[Object modeling scripts]
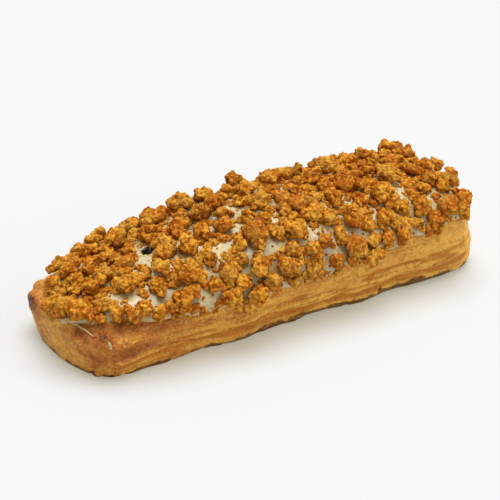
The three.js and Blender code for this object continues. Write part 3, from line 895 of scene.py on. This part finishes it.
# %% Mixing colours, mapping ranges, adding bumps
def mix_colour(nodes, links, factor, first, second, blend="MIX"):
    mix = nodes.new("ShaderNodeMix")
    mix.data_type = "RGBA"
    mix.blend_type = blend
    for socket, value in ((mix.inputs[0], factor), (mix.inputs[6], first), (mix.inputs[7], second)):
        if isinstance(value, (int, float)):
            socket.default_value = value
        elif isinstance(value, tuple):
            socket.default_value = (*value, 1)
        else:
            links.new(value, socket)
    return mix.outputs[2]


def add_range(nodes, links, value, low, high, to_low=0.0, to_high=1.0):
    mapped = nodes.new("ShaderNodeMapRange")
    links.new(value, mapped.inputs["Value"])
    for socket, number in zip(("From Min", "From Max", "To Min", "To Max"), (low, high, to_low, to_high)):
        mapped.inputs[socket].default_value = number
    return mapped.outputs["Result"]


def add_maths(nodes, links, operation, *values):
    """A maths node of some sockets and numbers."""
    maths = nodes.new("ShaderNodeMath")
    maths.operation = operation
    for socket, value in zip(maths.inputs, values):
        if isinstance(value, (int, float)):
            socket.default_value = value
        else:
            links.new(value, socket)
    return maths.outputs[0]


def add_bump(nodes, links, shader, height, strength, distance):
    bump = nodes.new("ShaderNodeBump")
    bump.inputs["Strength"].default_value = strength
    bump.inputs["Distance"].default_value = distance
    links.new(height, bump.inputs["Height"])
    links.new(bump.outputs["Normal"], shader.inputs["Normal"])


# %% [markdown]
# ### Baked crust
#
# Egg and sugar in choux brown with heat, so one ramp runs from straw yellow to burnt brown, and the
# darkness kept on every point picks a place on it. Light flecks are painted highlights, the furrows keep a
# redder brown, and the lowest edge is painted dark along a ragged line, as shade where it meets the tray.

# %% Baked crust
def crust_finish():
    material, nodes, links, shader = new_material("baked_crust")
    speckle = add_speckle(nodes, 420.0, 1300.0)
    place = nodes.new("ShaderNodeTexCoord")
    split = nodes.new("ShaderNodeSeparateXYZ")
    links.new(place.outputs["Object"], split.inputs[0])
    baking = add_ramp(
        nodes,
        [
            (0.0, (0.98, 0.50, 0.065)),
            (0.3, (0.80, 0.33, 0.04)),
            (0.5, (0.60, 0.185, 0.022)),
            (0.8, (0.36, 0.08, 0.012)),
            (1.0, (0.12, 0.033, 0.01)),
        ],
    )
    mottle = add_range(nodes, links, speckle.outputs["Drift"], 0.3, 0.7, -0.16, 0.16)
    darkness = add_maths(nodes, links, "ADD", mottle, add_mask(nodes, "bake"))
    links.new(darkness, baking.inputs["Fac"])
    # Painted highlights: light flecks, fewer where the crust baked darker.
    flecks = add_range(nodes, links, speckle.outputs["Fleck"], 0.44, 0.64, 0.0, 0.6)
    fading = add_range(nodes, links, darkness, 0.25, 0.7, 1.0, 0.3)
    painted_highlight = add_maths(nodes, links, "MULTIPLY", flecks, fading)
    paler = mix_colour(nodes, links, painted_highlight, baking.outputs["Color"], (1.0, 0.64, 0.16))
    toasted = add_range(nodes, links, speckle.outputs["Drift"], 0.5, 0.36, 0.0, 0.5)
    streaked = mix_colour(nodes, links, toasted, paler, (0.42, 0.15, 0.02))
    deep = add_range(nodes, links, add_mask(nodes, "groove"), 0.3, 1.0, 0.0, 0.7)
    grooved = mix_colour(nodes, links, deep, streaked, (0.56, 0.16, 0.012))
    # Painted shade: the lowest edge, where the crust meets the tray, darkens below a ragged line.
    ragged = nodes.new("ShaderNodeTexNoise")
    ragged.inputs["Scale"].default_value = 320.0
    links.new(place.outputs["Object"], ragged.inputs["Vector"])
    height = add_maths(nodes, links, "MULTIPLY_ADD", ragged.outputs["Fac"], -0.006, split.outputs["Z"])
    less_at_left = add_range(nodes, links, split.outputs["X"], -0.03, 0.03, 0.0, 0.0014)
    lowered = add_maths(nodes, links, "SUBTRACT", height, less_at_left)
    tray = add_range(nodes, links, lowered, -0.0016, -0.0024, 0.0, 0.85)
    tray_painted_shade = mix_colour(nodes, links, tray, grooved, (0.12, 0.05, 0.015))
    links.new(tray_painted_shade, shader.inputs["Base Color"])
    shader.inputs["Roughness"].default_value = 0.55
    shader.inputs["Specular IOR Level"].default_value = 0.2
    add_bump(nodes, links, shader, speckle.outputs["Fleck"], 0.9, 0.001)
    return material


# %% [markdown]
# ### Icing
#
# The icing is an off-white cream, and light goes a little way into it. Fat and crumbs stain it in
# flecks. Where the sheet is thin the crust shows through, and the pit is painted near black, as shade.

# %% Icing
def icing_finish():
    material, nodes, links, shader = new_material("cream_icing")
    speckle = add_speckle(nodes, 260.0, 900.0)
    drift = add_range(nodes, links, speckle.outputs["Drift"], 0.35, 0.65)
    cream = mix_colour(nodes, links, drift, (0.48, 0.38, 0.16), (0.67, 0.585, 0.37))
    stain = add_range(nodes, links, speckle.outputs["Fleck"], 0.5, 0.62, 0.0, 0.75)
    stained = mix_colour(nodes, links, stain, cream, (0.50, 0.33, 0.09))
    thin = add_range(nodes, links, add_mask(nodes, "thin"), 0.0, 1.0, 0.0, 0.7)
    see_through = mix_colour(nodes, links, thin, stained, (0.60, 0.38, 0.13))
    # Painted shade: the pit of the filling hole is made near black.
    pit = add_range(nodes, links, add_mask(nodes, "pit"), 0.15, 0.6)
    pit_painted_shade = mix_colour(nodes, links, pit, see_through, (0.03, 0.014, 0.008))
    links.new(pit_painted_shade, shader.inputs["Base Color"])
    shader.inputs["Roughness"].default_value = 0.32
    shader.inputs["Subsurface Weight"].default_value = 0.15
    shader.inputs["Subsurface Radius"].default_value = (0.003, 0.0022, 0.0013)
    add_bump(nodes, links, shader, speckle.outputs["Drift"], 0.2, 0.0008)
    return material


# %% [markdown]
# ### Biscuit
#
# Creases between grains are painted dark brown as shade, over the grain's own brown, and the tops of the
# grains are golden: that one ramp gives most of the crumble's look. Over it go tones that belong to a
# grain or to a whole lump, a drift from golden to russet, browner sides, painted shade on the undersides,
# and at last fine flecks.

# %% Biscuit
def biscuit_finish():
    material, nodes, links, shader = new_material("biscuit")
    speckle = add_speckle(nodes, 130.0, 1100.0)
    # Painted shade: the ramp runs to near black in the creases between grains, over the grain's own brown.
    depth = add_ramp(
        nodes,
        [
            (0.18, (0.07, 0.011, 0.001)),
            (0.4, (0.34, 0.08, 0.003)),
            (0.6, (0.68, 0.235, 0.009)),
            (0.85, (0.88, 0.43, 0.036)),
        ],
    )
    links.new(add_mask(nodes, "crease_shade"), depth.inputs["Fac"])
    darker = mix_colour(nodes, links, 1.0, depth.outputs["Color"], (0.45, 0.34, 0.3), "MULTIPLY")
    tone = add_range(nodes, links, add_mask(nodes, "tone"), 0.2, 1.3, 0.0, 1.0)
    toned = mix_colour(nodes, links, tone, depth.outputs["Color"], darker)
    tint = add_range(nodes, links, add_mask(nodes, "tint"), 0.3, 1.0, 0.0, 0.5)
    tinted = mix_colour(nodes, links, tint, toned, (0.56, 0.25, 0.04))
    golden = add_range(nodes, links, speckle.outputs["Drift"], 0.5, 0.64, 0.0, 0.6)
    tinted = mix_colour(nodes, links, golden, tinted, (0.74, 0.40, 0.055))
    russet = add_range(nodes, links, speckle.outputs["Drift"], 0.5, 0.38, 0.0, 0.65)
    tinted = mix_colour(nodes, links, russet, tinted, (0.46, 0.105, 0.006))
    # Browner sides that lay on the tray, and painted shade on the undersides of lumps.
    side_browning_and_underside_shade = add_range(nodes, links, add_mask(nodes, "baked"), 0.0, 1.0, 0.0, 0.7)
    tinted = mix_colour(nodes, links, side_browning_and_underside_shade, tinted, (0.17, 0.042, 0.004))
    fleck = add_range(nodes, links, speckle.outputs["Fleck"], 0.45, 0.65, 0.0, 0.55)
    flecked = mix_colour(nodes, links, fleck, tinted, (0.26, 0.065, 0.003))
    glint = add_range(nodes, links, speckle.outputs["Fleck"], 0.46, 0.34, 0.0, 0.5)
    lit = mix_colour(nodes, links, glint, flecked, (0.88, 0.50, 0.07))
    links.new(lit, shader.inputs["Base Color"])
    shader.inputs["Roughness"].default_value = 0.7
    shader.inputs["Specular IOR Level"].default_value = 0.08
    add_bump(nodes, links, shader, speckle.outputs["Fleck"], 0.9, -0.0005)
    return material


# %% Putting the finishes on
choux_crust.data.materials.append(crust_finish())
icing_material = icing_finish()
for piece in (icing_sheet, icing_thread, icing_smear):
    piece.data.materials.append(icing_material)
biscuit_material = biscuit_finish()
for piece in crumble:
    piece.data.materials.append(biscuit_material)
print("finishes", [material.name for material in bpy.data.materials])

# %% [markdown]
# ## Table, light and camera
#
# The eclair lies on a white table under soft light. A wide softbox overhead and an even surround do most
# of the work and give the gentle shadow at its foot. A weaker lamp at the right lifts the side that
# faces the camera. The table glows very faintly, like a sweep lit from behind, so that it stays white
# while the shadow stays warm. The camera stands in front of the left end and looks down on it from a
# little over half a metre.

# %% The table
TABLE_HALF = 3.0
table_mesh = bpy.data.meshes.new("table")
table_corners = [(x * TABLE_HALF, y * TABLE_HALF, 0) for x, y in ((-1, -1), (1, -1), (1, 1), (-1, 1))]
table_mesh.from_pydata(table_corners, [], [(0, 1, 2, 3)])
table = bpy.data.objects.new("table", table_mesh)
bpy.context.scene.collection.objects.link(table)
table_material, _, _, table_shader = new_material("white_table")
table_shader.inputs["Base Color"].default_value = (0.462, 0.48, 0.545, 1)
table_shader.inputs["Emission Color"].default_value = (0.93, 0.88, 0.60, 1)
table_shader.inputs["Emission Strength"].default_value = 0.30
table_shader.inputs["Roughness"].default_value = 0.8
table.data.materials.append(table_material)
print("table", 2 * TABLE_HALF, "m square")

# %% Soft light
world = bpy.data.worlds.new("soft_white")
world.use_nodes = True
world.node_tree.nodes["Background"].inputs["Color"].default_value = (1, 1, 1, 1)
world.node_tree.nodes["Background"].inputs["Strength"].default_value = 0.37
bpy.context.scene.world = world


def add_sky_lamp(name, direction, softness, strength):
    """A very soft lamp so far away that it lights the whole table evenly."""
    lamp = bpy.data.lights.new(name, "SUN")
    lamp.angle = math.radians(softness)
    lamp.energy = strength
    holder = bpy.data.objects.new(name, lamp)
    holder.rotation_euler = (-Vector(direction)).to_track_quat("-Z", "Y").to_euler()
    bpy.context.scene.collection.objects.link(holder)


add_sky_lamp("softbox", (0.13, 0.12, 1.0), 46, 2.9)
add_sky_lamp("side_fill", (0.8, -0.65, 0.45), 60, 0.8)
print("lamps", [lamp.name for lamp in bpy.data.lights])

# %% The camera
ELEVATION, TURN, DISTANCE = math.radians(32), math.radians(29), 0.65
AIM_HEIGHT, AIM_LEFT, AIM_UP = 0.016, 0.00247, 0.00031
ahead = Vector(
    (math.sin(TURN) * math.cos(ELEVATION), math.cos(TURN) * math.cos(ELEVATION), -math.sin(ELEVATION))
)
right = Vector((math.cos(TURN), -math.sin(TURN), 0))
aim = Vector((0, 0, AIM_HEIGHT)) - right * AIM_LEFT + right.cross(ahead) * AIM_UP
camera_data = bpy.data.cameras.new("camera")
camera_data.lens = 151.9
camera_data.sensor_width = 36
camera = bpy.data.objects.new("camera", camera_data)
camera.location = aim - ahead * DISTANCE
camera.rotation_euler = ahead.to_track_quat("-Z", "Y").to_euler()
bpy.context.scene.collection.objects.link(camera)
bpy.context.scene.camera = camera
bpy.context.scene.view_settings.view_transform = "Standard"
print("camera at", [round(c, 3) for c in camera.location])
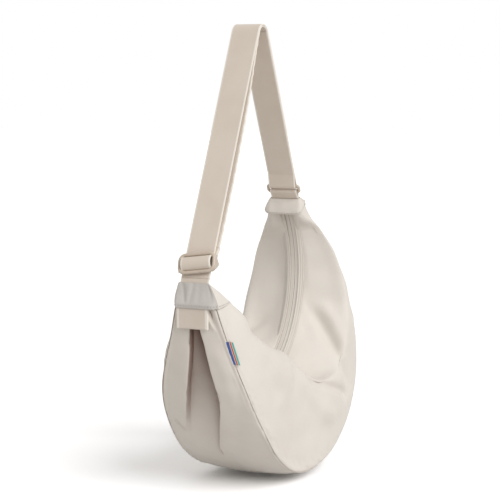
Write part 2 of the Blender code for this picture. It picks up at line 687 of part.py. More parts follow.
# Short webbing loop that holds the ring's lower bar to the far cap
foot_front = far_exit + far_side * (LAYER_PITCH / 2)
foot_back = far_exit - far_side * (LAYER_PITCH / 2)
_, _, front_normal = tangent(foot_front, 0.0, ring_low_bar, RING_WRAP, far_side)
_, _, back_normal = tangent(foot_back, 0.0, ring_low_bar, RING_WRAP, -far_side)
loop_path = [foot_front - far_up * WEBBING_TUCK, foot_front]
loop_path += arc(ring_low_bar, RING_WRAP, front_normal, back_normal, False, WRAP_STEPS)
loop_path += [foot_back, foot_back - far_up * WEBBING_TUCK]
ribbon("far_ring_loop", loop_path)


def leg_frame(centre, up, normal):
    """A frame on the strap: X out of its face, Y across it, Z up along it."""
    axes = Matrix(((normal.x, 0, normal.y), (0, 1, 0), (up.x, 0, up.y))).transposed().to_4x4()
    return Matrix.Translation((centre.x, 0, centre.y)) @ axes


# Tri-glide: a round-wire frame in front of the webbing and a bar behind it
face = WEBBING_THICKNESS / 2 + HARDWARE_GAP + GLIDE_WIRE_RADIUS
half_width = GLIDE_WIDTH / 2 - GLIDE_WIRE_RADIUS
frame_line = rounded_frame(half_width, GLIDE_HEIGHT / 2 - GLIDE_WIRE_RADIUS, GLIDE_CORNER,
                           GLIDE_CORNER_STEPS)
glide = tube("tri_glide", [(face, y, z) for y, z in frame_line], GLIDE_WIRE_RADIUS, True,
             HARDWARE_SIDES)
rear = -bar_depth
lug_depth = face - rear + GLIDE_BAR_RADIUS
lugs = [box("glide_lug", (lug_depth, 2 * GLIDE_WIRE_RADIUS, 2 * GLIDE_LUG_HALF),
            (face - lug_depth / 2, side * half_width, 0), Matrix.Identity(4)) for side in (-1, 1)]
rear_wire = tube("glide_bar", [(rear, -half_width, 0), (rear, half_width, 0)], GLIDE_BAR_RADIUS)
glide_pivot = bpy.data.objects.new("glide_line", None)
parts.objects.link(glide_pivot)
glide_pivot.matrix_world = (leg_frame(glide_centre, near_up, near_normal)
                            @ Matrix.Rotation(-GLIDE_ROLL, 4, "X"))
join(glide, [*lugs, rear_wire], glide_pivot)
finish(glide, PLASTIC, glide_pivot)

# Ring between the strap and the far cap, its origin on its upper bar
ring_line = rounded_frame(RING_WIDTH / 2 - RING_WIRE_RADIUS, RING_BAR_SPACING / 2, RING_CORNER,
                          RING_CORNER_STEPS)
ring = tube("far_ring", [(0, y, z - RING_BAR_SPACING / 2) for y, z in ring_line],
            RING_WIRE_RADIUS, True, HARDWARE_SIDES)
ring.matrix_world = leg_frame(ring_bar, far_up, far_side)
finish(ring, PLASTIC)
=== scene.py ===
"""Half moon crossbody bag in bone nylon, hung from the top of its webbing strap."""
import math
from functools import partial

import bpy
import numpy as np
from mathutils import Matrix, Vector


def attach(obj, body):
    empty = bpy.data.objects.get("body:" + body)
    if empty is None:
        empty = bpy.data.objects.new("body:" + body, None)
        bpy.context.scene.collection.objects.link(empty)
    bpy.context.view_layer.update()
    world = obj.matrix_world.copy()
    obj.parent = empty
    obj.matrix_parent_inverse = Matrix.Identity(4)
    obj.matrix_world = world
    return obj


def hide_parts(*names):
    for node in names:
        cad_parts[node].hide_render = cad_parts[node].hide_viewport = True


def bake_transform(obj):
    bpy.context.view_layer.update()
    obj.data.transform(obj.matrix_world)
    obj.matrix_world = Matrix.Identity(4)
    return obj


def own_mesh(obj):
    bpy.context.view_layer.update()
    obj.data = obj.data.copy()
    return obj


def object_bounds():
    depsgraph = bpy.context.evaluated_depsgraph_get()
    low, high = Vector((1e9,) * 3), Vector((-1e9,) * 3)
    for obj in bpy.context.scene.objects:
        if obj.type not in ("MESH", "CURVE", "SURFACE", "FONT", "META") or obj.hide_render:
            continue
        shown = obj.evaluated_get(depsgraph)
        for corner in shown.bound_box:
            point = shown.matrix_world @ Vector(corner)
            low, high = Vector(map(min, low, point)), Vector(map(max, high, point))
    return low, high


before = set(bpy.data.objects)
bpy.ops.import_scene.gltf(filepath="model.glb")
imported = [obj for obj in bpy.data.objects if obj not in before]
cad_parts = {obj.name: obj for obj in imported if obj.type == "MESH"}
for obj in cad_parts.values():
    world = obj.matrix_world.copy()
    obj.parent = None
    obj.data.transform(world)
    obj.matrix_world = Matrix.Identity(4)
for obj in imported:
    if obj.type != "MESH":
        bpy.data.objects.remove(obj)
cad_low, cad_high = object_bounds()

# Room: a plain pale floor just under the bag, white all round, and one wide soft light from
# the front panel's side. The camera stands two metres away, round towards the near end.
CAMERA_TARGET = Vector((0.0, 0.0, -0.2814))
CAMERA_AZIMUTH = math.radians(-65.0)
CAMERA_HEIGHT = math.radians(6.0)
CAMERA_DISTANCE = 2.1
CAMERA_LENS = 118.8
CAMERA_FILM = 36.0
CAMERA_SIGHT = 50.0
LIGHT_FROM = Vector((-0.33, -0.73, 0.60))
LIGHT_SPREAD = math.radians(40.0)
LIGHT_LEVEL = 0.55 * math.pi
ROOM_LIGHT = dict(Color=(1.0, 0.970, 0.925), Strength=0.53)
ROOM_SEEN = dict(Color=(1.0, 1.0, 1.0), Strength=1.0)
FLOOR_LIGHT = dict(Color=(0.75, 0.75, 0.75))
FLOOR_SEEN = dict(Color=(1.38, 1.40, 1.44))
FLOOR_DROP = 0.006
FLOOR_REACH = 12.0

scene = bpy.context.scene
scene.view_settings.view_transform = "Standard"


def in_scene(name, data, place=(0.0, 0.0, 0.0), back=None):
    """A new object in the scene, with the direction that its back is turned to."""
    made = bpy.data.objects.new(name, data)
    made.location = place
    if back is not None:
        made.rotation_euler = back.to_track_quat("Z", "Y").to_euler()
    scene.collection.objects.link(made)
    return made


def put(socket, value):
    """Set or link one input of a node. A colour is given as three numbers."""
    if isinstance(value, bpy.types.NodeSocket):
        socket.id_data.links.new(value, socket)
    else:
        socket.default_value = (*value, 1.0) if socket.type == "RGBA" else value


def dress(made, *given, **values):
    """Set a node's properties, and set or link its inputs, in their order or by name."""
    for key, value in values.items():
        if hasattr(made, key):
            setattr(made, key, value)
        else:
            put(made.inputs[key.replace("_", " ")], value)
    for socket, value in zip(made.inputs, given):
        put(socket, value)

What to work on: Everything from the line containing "# Ring between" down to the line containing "bpy.context.scene.collection.objects.link(empty)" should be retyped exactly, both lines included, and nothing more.

Output for this exercise:
# Ring between the strap and the far cap, its origin on its upper bar
ring_line = rounded_frame(RING_WIDTH / 2 - RING_WIRE_RADIUS, RING_BAR_SPACING / 2, RING_CORNER,
                          RING_CORNER_STEPS)
ring = tube("far_ring", [(0, y, z - RING_BAR_SPACING / 2) for y, z in ring_line],
            RING_WIRE_RADIUS, True, HARDWARE_SIDES)
ring.matrix_world = leg_frame(ring_bar, far_up, far_side)
finish(ring, PLASTIC)
=== scene.py ===
"""Half moon crossbody bag in bone nylon, hung from the top of its webbing strap."""
import math
from functools import partial

import bpy
import numpy as np
from mathutils import Matrix, Vector


def attach(obj, body):
    empty = bpy.data.objects.get("body:" + body)
    if empty is None:
        empty = bpy.data.objects.new("body:" + body, None)
        bpy.context.scene.collection.objects.link(empty)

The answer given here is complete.